## START Material provided
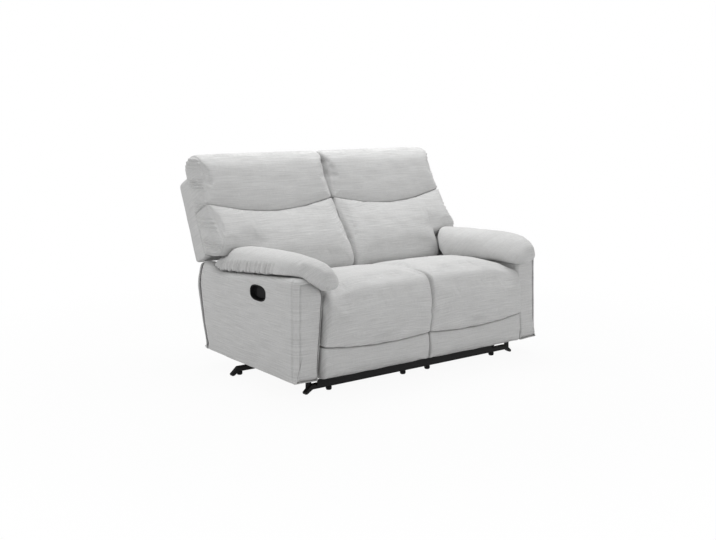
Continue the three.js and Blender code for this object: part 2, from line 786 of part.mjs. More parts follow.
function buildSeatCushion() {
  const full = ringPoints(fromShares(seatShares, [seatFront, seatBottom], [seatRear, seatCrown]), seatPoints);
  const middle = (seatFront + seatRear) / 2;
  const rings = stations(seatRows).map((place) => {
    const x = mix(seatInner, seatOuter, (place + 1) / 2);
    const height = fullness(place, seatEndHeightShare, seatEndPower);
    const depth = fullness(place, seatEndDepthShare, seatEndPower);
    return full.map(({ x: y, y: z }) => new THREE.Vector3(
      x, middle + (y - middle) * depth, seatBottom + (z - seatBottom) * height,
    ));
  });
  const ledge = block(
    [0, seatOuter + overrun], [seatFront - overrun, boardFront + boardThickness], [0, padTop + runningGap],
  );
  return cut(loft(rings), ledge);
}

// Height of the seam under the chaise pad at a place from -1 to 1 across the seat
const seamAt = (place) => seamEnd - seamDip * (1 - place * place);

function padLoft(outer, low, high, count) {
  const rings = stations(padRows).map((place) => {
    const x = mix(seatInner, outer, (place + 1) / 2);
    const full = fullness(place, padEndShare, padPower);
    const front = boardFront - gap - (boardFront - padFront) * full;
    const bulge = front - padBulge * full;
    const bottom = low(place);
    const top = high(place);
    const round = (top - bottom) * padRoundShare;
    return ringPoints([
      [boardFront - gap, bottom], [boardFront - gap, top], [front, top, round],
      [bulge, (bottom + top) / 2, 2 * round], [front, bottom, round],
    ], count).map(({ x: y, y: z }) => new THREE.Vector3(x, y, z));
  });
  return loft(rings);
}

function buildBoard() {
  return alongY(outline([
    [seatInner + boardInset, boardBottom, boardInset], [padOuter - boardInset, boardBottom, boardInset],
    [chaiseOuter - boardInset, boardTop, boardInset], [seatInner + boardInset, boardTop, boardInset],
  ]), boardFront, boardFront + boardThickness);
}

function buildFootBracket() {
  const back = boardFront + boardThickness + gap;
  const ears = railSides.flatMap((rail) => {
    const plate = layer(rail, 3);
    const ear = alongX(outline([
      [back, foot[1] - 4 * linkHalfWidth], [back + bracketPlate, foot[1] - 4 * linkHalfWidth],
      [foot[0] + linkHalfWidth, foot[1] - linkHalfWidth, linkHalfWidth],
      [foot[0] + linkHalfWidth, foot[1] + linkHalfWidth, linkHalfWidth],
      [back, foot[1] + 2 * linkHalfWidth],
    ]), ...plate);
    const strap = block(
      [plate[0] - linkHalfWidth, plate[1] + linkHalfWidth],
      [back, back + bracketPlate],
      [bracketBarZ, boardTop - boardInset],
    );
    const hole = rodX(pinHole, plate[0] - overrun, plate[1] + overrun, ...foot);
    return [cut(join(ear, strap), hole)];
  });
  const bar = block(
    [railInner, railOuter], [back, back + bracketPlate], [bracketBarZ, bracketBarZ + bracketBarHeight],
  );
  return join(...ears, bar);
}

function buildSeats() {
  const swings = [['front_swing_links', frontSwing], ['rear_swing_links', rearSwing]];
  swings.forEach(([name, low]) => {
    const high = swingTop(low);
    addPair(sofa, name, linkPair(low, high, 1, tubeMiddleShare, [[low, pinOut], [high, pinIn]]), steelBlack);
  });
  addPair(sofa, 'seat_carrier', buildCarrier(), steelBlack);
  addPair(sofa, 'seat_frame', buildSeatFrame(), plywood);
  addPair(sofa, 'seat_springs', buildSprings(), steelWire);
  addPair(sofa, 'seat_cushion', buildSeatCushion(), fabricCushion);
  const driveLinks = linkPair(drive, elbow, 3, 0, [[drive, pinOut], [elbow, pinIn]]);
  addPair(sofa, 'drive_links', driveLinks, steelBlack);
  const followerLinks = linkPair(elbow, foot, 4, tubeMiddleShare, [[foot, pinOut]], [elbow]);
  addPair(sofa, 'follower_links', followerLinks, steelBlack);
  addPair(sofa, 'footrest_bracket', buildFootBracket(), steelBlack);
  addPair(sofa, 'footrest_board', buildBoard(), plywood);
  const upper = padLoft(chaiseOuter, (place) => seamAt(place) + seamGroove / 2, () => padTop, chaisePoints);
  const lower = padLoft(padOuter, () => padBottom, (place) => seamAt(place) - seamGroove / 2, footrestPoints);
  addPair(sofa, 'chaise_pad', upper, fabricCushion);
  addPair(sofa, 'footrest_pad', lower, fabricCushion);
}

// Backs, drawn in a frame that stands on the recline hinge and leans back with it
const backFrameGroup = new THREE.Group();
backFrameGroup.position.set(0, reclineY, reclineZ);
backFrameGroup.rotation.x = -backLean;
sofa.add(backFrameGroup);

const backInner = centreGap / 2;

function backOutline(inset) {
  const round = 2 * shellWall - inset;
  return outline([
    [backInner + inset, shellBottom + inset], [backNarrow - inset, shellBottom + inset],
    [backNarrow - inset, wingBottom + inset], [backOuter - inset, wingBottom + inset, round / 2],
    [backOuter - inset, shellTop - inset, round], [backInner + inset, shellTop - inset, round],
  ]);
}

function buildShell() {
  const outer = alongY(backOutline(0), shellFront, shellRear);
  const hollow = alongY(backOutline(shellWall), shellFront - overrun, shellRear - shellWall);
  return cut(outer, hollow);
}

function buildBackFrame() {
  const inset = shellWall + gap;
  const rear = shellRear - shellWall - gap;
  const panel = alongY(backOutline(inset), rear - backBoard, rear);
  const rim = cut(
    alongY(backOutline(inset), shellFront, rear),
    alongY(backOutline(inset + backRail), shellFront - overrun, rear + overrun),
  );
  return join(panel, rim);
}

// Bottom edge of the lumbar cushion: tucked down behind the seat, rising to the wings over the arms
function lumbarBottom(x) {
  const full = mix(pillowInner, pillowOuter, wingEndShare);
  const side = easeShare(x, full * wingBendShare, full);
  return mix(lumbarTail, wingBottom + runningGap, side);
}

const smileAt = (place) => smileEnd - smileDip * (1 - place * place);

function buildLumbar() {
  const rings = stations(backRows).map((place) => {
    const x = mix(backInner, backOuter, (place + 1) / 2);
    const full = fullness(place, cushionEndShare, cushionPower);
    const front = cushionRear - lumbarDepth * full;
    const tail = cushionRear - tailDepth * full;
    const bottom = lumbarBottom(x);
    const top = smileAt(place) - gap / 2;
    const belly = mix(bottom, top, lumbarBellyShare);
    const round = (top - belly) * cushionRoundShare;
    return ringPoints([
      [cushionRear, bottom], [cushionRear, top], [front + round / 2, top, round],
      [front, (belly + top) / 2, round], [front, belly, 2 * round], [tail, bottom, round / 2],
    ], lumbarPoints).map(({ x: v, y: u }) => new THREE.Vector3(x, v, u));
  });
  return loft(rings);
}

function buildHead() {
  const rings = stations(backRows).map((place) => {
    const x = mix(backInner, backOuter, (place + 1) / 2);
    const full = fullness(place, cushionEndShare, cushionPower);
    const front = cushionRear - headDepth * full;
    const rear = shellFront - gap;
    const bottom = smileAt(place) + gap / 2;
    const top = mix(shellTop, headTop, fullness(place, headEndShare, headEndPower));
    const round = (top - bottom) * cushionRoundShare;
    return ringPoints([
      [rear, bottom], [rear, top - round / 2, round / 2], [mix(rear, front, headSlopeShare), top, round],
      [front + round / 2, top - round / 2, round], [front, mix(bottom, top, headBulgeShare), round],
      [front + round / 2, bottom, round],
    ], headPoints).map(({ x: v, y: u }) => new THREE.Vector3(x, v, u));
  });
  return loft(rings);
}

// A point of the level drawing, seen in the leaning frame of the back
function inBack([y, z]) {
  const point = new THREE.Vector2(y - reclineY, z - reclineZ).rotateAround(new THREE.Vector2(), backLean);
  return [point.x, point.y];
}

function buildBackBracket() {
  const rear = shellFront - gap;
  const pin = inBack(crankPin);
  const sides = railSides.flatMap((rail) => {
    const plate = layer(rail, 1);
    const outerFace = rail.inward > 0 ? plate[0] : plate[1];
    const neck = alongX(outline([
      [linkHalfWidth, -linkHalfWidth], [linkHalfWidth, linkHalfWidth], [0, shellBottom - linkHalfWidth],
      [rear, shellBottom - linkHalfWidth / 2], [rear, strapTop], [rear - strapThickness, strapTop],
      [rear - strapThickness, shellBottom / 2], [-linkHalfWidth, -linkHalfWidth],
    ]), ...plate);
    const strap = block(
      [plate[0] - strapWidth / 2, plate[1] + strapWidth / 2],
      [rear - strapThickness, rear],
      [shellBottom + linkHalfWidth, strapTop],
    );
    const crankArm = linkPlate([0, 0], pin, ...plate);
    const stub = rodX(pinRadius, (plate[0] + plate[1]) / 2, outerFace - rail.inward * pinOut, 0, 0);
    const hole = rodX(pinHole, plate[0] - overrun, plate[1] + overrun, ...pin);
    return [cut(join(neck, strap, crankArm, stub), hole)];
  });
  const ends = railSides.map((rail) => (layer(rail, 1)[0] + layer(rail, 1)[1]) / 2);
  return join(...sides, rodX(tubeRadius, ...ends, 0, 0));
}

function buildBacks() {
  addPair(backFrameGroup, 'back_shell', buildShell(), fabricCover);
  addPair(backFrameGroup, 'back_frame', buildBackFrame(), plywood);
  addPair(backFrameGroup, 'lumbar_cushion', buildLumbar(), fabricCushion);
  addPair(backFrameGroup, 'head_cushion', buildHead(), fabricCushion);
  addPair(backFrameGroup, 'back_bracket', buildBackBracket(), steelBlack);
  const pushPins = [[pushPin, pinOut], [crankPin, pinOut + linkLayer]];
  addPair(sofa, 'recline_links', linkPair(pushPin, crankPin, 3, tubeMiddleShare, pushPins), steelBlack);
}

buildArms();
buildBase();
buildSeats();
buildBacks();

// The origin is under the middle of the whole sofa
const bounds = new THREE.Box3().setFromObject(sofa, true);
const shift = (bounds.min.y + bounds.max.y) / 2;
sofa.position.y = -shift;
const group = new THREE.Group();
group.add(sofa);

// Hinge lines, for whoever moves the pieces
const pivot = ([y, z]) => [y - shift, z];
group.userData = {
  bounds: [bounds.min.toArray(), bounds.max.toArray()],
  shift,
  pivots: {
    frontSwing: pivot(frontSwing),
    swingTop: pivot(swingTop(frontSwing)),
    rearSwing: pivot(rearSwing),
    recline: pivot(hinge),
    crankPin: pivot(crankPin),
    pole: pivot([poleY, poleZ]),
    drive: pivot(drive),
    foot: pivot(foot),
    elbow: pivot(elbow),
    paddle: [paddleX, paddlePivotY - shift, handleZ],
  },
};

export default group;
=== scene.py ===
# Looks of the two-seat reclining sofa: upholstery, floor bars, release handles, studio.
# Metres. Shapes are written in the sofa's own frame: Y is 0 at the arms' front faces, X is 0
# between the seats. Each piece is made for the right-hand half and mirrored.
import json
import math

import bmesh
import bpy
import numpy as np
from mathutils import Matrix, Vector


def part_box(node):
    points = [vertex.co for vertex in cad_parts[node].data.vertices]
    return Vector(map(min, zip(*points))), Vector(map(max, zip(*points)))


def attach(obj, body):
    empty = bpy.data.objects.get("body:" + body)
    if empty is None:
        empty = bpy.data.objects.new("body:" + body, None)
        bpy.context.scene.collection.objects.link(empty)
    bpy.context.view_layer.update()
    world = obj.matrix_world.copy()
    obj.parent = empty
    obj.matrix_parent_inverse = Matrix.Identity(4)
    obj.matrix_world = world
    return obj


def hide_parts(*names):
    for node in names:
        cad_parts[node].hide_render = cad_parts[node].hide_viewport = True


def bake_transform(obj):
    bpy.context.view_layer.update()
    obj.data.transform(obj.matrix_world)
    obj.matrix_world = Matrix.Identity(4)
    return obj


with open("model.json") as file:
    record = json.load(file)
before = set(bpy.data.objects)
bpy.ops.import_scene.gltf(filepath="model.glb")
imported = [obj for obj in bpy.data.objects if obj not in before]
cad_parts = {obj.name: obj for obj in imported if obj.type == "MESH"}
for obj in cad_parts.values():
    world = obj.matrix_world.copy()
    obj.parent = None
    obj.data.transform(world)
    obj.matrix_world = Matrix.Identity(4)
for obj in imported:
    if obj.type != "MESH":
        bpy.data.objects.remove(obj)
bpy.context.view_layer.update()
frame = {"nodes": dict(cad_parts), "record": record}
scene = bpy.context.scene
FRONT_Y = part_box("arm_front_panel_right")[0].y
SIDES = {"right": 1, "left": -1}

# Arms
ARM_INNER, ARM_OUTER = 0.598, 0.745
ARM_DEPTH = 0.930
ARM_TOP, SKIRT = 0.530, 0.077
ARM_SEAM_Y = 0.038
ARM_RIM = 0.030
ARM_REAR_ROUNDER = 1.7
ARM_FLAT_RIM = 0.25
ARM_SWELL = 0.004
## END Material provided
● **Challenge**
Extract the run of lines that opens with the line containing "moves the pieces" and closes with the line containing "zip(*points))), Vector(map(max, zip(*points)))"; reproduce it exactly and add nothing.

● **Answer to the task**
// Hinge lines, for whoever moves the pieces
const pivot = ([y, z]) => [y - shift, z];
group.userData = {
  bounds: [bounds.min.toArray(), bounds.max.toArray()],
  shift,
  pivots: {
    frontSwing: pivot(frontSwing),
    swingTop: pivot(swingTop(frontSwing)),
    rearSwing: pivot(rearSwing),
    recline: pivot(hinge),
    crankPin: pivot(crankPin),
    pole: pivot([poleY, poleZ]),
    drive: pivot(drive),
    foot: pivot(foot),
    elbow: pivot(elbow),
    paddle: [paddleX, paddlePivotY - shift, handleZ],
  },
};

export default group;
=== scene.py ===
# Looks of the two-seat reclining sofa: upholstery, floor bars, release handles, studio.
# Metres. Shapes are written in the sofa's own frame: Y is 0 at the arms' front faces, X is 0
# between the seats. Each piece is made for the right-hand half and mirrored.
import json
import math

import bmesh
import bpy
import numpy as np
from mathutils import Matrix, Vector


def part_box(node):
    points = [vertex.co for vertex in cad_parts[node].data.vertices]
    return Vector(map(min, zip(*points))), Vector(map(max, zip(*points)))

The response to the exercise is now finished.